The system does not stop at one snitch. A prosecutor building a case can use several informants.4 One testifies that you asked about a specific crime scene. This testimony establishes planning. Another testifies that you discussed selling stolen goods. This testimony establishes motive. A third testifies that you threw a weapon into a sewer.7 This testimony establishes disposal of evidence.
Each testimony alone is thin. Together they look like independent corroboration. They describe different parts of the same crime. A jury finds this very persuasive. But all three informants could be lying. They might gather details from police briefings and media reports.8 All three have the same incentive of securing their own freedom.
The weapon in the sewer is rarely recovered. The confession need not have actually occurred. The chain is complete without any physical evidence.
Law of USA does not insist that testimony must be “corroborated in material particulars.”9 That happens in India.
“No wonder that no one in USA likes to talk to another person freely… if extra judicial confession has such low bar of admissibility, the society becomes an open confession house.”

The Plea Machine
The informant system manufactures evidence. The plea bargaining system manufactures convictions.
Most federal cases in the United States end in guilty pleas instead of trials.2 This does not mean all these defendants are actually guilty.10 It means that going to trial is too risky.
A defendant who loses at trial faces a severe trial penalty.10 The trial sentence is dramatically harsher than the plea offer. A five year plea offer can turn into thirty years after trial. The message is to accept the deal or face destruction.
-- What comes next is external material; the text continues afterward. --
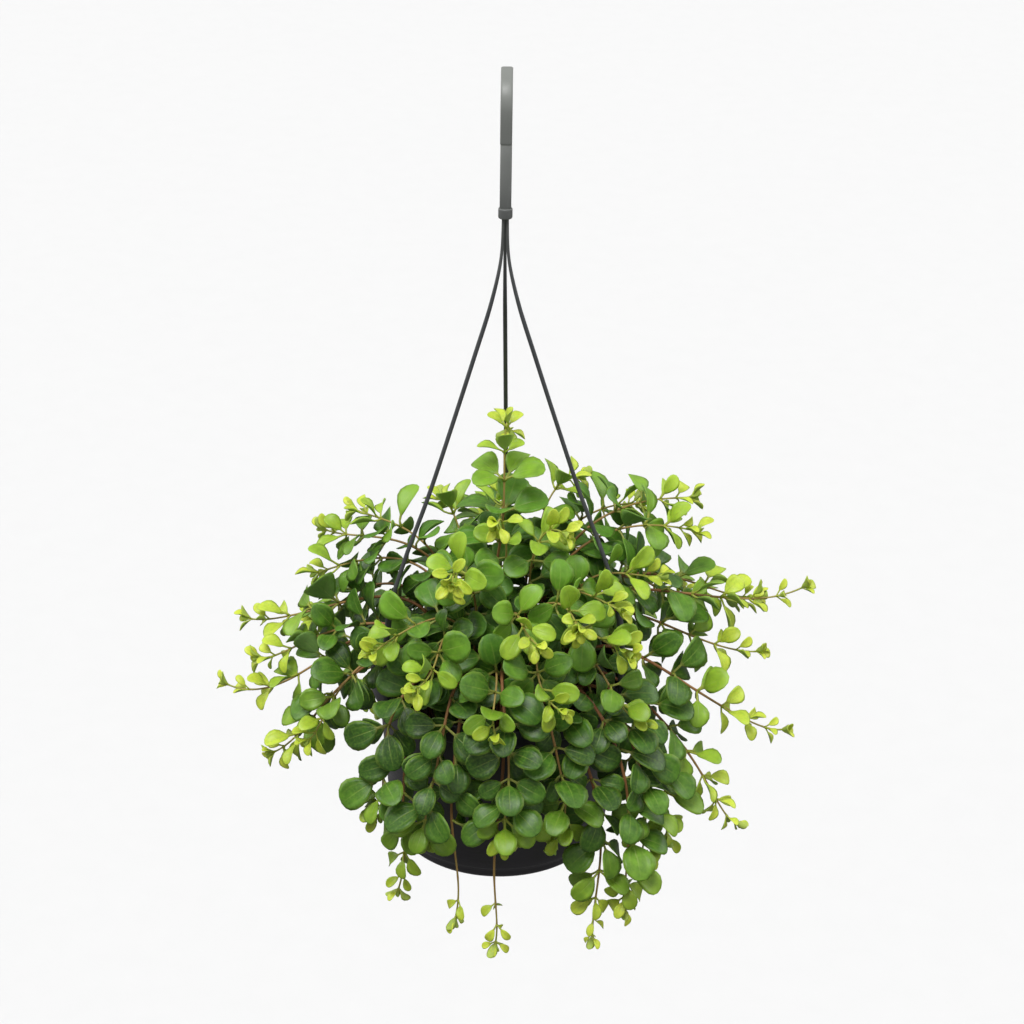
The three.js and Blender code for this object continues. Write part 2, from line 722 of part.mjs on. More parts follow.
// The rings of three corners that a stem is skinned over: one at the bottom of its hole, one at
// the soil, one at each bare whorl above the plain stretch, and two at each leafy whorl, 2 mm
// apart, so that each leaf grows from a face of its own.
function stemRings(stem) {
  const last = stem.line.length - 1;
  const root = last * STEP;
  const marks = [{ back: root, drop: HOLE_DEPTH - GAP }, { back: root }, { back: root - 12 }];
  const whorls = whorlsOf(stem);
  for (let whorl = whorls.length - 1; whorl >= 0; whorl--) {
    const back = whorls[whorl];
    const leafy = whorlSize(stem, whorl, back) > 0;
    if (leafy) marks.push({ back: back + NODE_HEIGHT, whorl });
    if (back < root - PLAIN_STEM) marks.push({ back });
  }
  let before = null;
  return marks.map(({ back, whorl, drop = 0 }, i) => {
    const { node, first, second } = frameAt(stem, back);
    const near = whorl ?? marks[i - 1]?.whorl ?? 0;
    const radius = STEM_RADIUS * (1 - 0.4 * (1 - back / root) ** 3);
    const centre = node.clone();
    centre.z -= drop;
    const corners = [0, 1, 2].map((j) => {
      const turn = radians((near % 2 ? 60 : 0) - 60 + 120 * j);
      return centre
        .clone()
        .addScaledVector(first, radius * Math.cos(turn))
        .addScaledVector(second, radius * Math.sin(turn));
    });
    const shift = before ? leastTwist(before, { centre, corners }) : 0;
    const turned = corners.map((_, j) => corners[(j + shift) % 3]);
    before = { centre, corners: turned };
    return { corners: turned, whorl, shift };
  });
}

// How many corners a ring is turned by, so that the skin between it and the ring below twists
// least.
function leastTwist(below, ring) {
  const twist = [0, 1, 2].map((shift) =>
    below.corners.reduce((sum, corner, j) => {
      const moved = corner.clone().sub(below.centre).add(ring.centre);
      return sum + moved.distanceTo(ring.corners[(j + shift) % 3]);
    }, 0),
  );
  return twist.indexOf(Math.min(...twist));
}

// Adds a leaf to a skin: a thin lens with a rim and a point in the middle of each face, and a
// three-sided stalk that grows out of one triangle of the stem.
function addLeaf(points, faces, leaf, base) {
  const corners = leaf.length > SMALL_LEAF ? 7 : 5;
  const gap = FOOT_TURN;
  const left = points.length;
  for (let i = 0; i < corners; i++) {
    const turn = gap + ((2 * Math.PI - 2 * gap) * i) / (corners - 1);
    points.push(bladePoint(leaf, turn, 1.04));
  }
  const right = points.length - 1;
  const thick = LEAF_THICK * Math.sqrt(leaf.length / LEAF_LENGTH);
  const upper = points.push(bladePoint(leaf, 0, 0, thick / 2)) - 1;
  const lower = points.push(bladePoint(leaf, 0, 0, -thick / 2)) - 1;
  const heel = points.push(leaf.foot.clone().addScaledVector(leaf.face, -1)) - 1;
  for (let i = left; i < right; i++) faces.push(upper, i + 1, i, lower, i, i + 1);
  faces.push(upper, left, right, lower, right, heel, lower, heel, left);
  const ends = [left, right, heel];
  const spans = [0, 1, 2].map((shift) =>
    base.reduce((sum, b, j) => sum + points[b].distanceTo(points[ends[(j + shift) % 3]]), 0),
  );
  const shift = spans.indexOf(Math.min(...spans));
  for (let j = 0; j < 3; j++) {
    const [a, b] = [base[j], base[(j + 1) % 3]];
    const [p, q] = [ends[(j + shift) % 3], ends[(j + shift + 1) % 3]];
    faces.push(a, b, q, a, q, p);
  }
}

// A stem with its leaves, in one closed skin.
function makeLeafyStem(stem, leaves) {
  const own = leaves.filter((leaf) => leaf.stem === stem);
  const rings = stemRings(stem);
  const points = rings.flatMap((ring) => ring.corners);
  const faces = [0, 2, 1];
  rings.slice(1).forEach((above, i) => {
    const ring = rings[i];
    for (let j = 0; j < 3; j++) {
      const [a, b] = [3 * i + j, 3 * i + ((j + 1) % 3)];
      const side = (j + ring.shift) % 3;
      const leaf = own.find((one) => one.whorl === ring.whorl && SIDE_OF[one.quarter] === side);
      if (leaf) addLeaf(points, faces, leaf, [a, b, b + 3]);
      else faces.push(a, b, b + 3);
      faces.push(a, b + 3, a + 3);
    }
  });
  const top = 3 * (rings.length - 1);
  faces.push(top, top + 1, top + 2);
  return solid(skin(points, faces));
}

const strands = Object.values(STRAND_HEADINGS).map((heading) => strandPoints(heading, 140));
const stems = growStems(strands);
const leaves = growLeaves(stems, strands);

const plant = new THREE.Group();
plant.add(part("pot", makePot(), COLOURS.plastic, 0.45));
plant.add(part("soil", makeSoil(stems), COLOURS.soil, 0.95));
plant.add(part("hook", makeHook(), COLOURS.hanger, 0.5));
for (const [name, heading] of Object.entries(STRAND_HEADINGS)) {
  plant.add(part(name, makeStrand(heading), COLOURS.hanger, 0.5));
}
stems.forEach((stem, i) => {
  const name = "leafy_stem_" + String(i + 1).padStart(2, "0");
  plant.add(part(name, makeLeafyStem(stem, leaves), COLOURS.leaf, 0.4));
});

export default plant;
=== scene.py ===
# %% [markdown]
# A trailing peperomia in a hanging pot.
#
# The real object is a thin charcoal pot that hangs by three plastic strands from a flat hook.
# Round, fleshy leaves stand in whorls on some fifty stems, which arch over the rim and
# trail down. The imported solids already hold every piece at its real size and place, so this
# lesson never moves them. It lays a finer surface over each and works out what each is made of.

import bpy
import numpy as np
from mathutils import Matrix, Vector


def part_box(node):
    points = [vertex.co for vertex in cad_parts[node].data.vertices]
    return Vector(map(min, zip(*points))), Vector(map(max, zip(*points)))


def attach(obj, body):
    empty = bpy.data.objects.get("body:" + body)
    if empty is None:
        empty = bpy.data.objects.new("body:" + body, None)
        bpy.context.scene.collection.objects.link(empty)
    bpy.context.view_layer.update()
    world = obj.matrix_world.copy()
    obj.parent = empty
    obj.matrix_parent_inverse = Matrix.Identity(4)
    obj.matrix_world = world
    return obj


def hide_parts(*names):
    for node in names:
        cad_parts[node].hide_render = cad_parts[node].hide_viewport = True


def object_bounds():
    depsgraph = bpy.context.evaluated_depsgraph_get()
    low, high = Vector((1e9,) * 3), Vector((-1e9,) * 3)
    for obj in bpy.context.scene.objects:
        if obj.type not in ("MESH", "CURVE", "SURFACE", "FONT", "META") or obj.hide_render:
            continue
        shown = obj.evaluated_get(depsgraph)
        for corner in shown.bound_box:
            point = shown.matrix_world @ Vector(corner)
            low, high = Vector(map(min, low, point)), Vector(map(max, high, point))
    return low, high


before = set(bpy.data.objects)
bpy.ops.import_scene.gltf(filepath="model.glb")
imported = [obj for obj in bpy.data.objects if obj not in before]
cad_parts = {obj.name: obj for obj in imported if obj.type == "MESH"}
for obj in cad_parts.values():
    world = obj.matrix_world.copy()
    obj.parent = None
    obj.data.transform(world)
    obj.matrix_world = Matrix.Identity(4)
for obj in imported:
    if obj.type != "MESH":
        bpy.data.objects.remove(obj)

scene = bpy.context.scene
CAD_BOX = [list(corner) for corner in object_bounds()]
MM = 0.001
print("solids:", len(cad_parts), "box:", np.round(CAD_BOX, 3).tolist())

# %% [markdown]
# The camera comes first, because everything else is judged through it. A product picture of
# a hanging pot is taken from a little above and from well back, which keeps the pot's ellipses
# calm. A long lens does the same here. The picture leans by less than a degree, and so does
# this camera, which is turned about its own line of sight.

# %% Camera
LENS = 92.8  # mm, on a sensor 36 mm wide
CAMERA_PLACE = (0.006, -1.3856, 0.4326)
LOOK_DOWN = 26.73  # degrees below the horizon
LEAN = 0.8  # degrees

camera = bpy.data.objects.new("camera", bpy.data.cameras.new("camera"))
scene.collection.objects.link(camera)
scene.camera = camera
camera.data.lens = LENS
camera.data.sensor_width = 36.0
camera.matrix_world = (
    Matrix.Translation(CAMERA_PLACE)
    @ Matrix.Rotation(np.radians(90 - LOOK_DOWN), 4, "X")
    @ Matrix.Rotation(np.radians(LEAN), 4, "Z")
)
print("camera to hook:", round(float(np.linalg.norm(CAMERA_PLACE)), 2), "m")

# %% [markdown]
# Colours are picked as screen colours, which are sRGB, while shaders work in linear
# light, so one function turns each hex value to linear. One more small function adds a node,
# with its settings and its links, and keeps every material below to a few readable lines.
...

Human Rights Watch has documented this coercive practice in detail.10 Federal prosecutors routinely use mandatory minimum sentences to force pleas.10 The plea looks voluntary on paper when the judge asks questions.11 However the structural coercion is enormous. The defendant is threatened by a system rather than a person.
For foreign nationals the pressure is even worse. Consider an Indian professional extradited from the Czech Republic.10 He does not understand the American legal system. His family is thousands of miles away. His lawyer warns that trial could mean decades in prison. A plea deal offers a much shorter sentence. He pleads guilty to avoid the risk. The plea is voluntary on paper but coerced in reality.11 His name was Nikhil Gupta.1213
The Reversal of Onus
Every law student learns that the prosecution bears the burden of proof. The state must prove guilt beyond reasonable doubt. The accused person needs to prove nothing.
The United States follows this rule in theory. In practice the informant system completely inverts it.4 They discharge the burden with snitch. Onus shift on accused to disprove it.14
A snitch testifying to a confession sounds like direct evidence of guilt.14 The formal burden remains on the state. However, the onus to ‘disprove facts’ shifts to the defense.14 The defendant must prove a negative to win.14 He must show the conversation never happened.15 Proving this negative is almost impossible without evidence.14
Indian courts have long recognized this structural danger.9 They took an illustration in evidence Act and interpreted it as mandatory law. The illustration said that a co-accused is inherently unreliable witness. Therefore, the Supreme Court mandated independent corroboration for informant testimony.9 This applies to all witnesses including those who receive leniency. Extrajudicial confessions undergo rigorous tests and must be corroborated in material particulars.
No such general safeguard exists in the United States.2 The system relies on cross examination and jury instructions.3 These measures are simply not enough.
The Open Confession House
We must look at the society this system produces.
Any conversation can be turned into criminal evidence. This means that every conversation becomes a serious risk. A stranger on a bus or a neighbor could testify against you. Their testimony does not need to be accurate.
The rational response to this threat is silence. People become extremely guarded in their everyday speech. They treat social interactions as potential depositions. They do not joke about crime or discuss sensitive business. They avoid talking to stranger, absolutely. Ask for direction and a hand will gesture without speaking. A visible alibi is created for the CCTV.
Society becomes an open confession house. The walls have ears because any person might become a state informant. No qualification apply.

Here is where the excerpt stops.